Esther Duflo, a French-American economist, who has won the Nobel in Economics jointly with her Indian-American husband Abhijit Banerjee and Harvard economist Michael Kremer on Monday, is the second woman and the youngest person ever to receive the Nobel in economic sciences. She is the Abdul Latif Jameel Professor of Poverty Alleviation and Development Economics at the Massachusetts Institute of Technology (MIT) and is also the co-founder and co-director of the Abdul Latif Jameel Poverty Action Lab.
Duflo, 42, born 1972 in Paris, she has worked on various departments like that of health, education, financial inclusion, environment and governance.
She has a PhD in Economics from MIT, a Masters in Economics from DELTA in Paris and a Maitrise in history and economics from Ecole Normale Supérieure, also in Paris. In her research, she seeks to understand the economic lives of the poor, with the aim to help design and evaluate social policies.
She has received numerous academic honors and prizes including the Princess of Asturias Award for Social Sciences (2015), the A.SK Social Science Award (2015), Infosys Prize (2014), the David N Kershaw Award (2011), a John Bates Clark Medal (2010), and a MacArthur "Genius Grant" Fellowship (2009).
Co-authored Poor Economics
Along with her husband Banerjee, she co-authored the book, Poor Economics, which won the Goldman Sachs Business Book of the Year Award in 2011. 'Poor Economics' has been translated into more than 17 languages.
Duflo and Banerjee co-founded MIT’s Abdul Latif Jameel Poverty Action Lab (J-PAL) in 2003, along with a third co-founder, Sendhil Mullainathan, now of the University of Chicago.
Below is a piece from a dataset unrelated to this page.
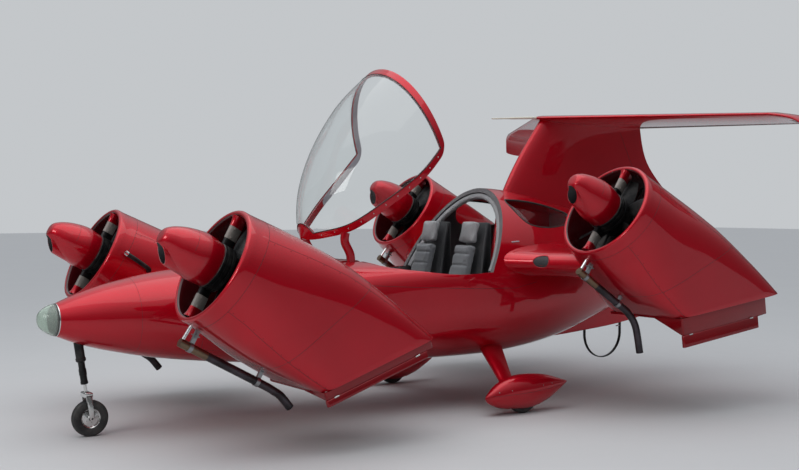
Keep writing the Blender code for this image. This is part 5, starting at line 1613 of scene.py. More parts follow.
@dataclass
class Canopy:
    """Bubble glass in a red frame on two gooseneck arms, standing open."""

    finishes: Finishes
    lines: CanopyLines
    depth: float = 0.022
    glass_depth: float = 0.006
    glass_gap: float = 0.001
    arm_offset: float = 0.300
    arm_width: float = 0.040
    arm_depth: float = 0.060
    eye_radius: float = 0.034
    knee: tuple = (2.215, 1.130)

    def places(self, gap: float) -> tuple[list[float], Callable[[int, float], float], int]:
        """Grid lines along the canopy and round it, and how many round it."""
        tip = self.lines.tip_share + gap / self.lines.length
        arch = 1.0 - (self.lines.frame_width + gap) / self.lines.length
        alongs = [tip * index / 4 for index in range(4)]
        alongs += [blend(tip, arch, index / 44) for index in range(45)]
        alongs += [blend(arch, 1.0, index / 4) for index in range(1, 5)]
        rows = self.lines.rows()

        def angle(column: int, along: float) -> float:
            """Angle of a grid line at a place along the canopy."""
            height = self.lines.edge_angle(rows, along)
            edge = height + gap
            if column <= 4:
                return edge * column / 4
            if column >= 60:
                return math.pi - edge * (64 - column) / 4
            return blend(edge, math.pi - edge, (column - 4) / 56)

        return alongs, angle, 64

    def skin(self, gap: float, glass: bool, offset: float, thick: float) -> Mesh:
        """Frame or glass part of the canopy, as a closed shell standing open.

        Args:
            gap: how far the glass stays off the frame.
            glass: take the cells inside the frame, not the frame's own.
            offset: how far its outside lies under the canopy's.
            thick: thickness of the shell.

        Returns:
            The shell's mesh.
        """
        alongs, angle, columns = self.places(gap)
        rows = self.lines.rows()
        bm = bmesh.new()
        bmesh.ops.create_grid(bm, x_segments=columns, y_segments=len(alongs) - 1, size=1.0)
        keep_rows = range(4, len(alongs) - 5)
        doomed = []
        for face in bm.faces:
            middle = face.calc_center_median()
            column = int((middle.x + 1.0) / 2.0 * columns)
            row = int((middle.y + 1.0) / 2.0 * (len(alongs) - 1))
            inside = row in keep_rows and 4 <= column < columns - 4
            if inside != glass:
                doomed.append(face)
        bmesh.ops.delete(bm, geom=doomed, context="FACES")
        inner = {}
        for vert in bm.verts:
            column = round((vert.co.x + 1.0) / 2.0 * columns)
            row = round((vert.co.y + 1.0) / 2.0 * (len(alongs) - 1))
            turn = angle(column, alongs[row])
            vert.co = self.lines.swing(self.lines.point(rows, alongs[row], turn, offset))
            inner[vert.index] = (row, turn)
        bmesh.ops.recalc_face_normals(bm, faces=bm.faces)
        crown = max(bm.faces, key=lambda face: face.calc_center_median().z)
        if crown.normal.z < 0:
            bmesh.ops.reverse_faces(bm, faces=bm.faces)
        bmesh.ops.solidify(bm, geom=bm.faces[:], thickness=thick)
        return bm

    def arm(self, side: Side) -> Mesh:
        """Gooseneck arm from its hinge eye up to the frame."""
        rail = next(row for row in self.lines.rows() if row[1] >= self.arm_offset)
        top = self.lines.swing(Vector((rail[1], rail[2], rail[3])))
        eye = Vector((0.0, aft(self.lines.hinge_station), self.lines.hinge_height))
        knee = Vector((0.0, aft(self.knee[0]), self.knee[1]))
        line = [(eye.y, eye.z, self.arm_depth * 0.46), (eye.y + 0.055, eye.z + 0.018, 0.024),
                (eye.y + 0.125, eye.z + 0.048, 0.026), (knee.y - 0.006, knee.z - 0.018, 0.030),
                (knee.y - 0.002, knee.z + 0.060, 0.030), (top.y + 0.012, top.z - 0.060, 0.030),
                (top.y + 0.016, top.z + 0.008, 0.030)]
        dense = curve_rows(line, 6)
        sections = []
        middle = side.value * self.arm_offset
        for index, (y, z, half) in enumerate(dense):
            after = dense[min(index + 1, len(dense) - 1)]
            before = dense[max(index - 1, 0)]
            along = Vector((0.0, after[0] - before[0], after[1] - before[1])).normalized()
            up = Vector((0.0, -along.z, along.y))
            ring = []
            for step in range(24):
                across, rise = oval(math.tau * step / 24, 5.0)
                ring.append(Vector((middle + across * self.arm_width / 2, y, z)) + up * rise * half)
            sections.append(ring)
        eye_boss = bar(eye + Vector((middle - self.arm_width / 2, 0, 0)),
                       eye + Vector((middle + self.arm_width / 2, 0, 0)), self.eye_radius, 32,
                       edge=0.004)
        return join([loft(sections), eye_boss])

    def build(self) -> None:
        """Make the frame, the glass, its seal and the arms."""
        frame = join([softened(self.skin(0.0, False, 0.0, self.depth), 0.004)]
                     + [self.arm(side) for side in Side])
        place_piece(frame, "canopy_rim", self.finishes.paint, "canopy", ("canopy_frame",),
                    sharp=46.0)
        place_piece(self.skin(self.glass_gap, True, 0.0, self.glass_depth), "canopy_bubble",
                    self.finishes.glass, "canopy", ("canopy_glass",))
        place_piece(self.skin(0.0, False, self.depth + 0.0005, 0.0012), "canopy_trim",
                    self.finishes.trim, "canopy", sharp=60.0)
        rows = self.lines.rows()
        alongs, angle, columns = self.places(0.0)
        inner = alongs[4:-4]
        loop = [self.lines.swing(self.lines.point(rows, along, angle(4, along), 0.0015))
                for along in inner]
        loop += [self.lines.swing(self.lines.point(rows, inner[-1], angle(column, inner[-1]), 0.0015))
                 for column in range(5, columns - 4)]
        loop += [self.lines.swing(self.lines.point(rows, along, angle(columns - 4, along), 0.0015))
                 for along in reversed(inner)]
        loop += [self.lines.swing(self.lines.point(rows, inner[0], angle(column, inner[0]), 0.0015))
                 for column in range(columns - 5, 4, -1)]
        place_piece(pipe(loop, 0.0035, 8, True), "canopy_seal", self.finishes.gasket, "canopy")
        heads = []
        for along in inner[2:-1:4]:
            for column in (2, columns - 2):
                spot = self.lines.point(rows, along, angle(column, along), 0.0)
                deeper = self.lines.point(rows, along, angle(column, along), 0.01)
                out = (self.lines.swing(spot) - self.lines.swing(deeper)).normalized()
                heads.append(screw_head(self.lines.swing(spot) + out * 0.0002, out, 0.0050))
        place_piece(join(heads), "canopy_screws", self.finishes.bright, "canopy")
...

J-PAL is a global network of antipoverty researchers that conducts field experiments.
Duflo is also the Editor of the American Economic Review and a member of the National Academy of Sciences and a Corresponding Fellow of the British Academy.
Nobel in Economic Sciences
The Royal Swedish Academy of Sciences said the work by the joint efforts of Duflo, Banerjee and Kremer had shown how poverty could be addressed by breaking it down into smaller and more precise questions in areas such as education and healthcare and then testing solutions in the field, reports Reuters. It said the results of their studies and field experiments had ranged from helping millions of Indian schoolchildren with remedial tutoring to encouraging governments around the world to increase funding for preventative medicine.
“It starts from the idea that the poor are often reduced to caricatures and even the people that try to help them do not actually understand what are the deep roots of (their) problems,” Duflo told reporters in Stockholm by telephone.
“What we try to do in our approach is to say, ‘Look, let’s try to unpack the problems one-by-one and address them as rigorously and scientifically as possible’,” she added.
Asked whether Duflo’s award was an attempt to redress the gender imbalance in the prize’s history, Peter Fredriksson, chairman of the Nobel Committee for Economic Sciences, said it showed that women were now more present in economics.
Duflo remarked that it came at an “extremely important and opportune time” for women in a sector that has traditionally been very male-dominated.
“We are at a time when we are starting to realize in the profession that the way that we (treat) each other privately and publicly is not conducive all the time for a very good environment for women,” she said.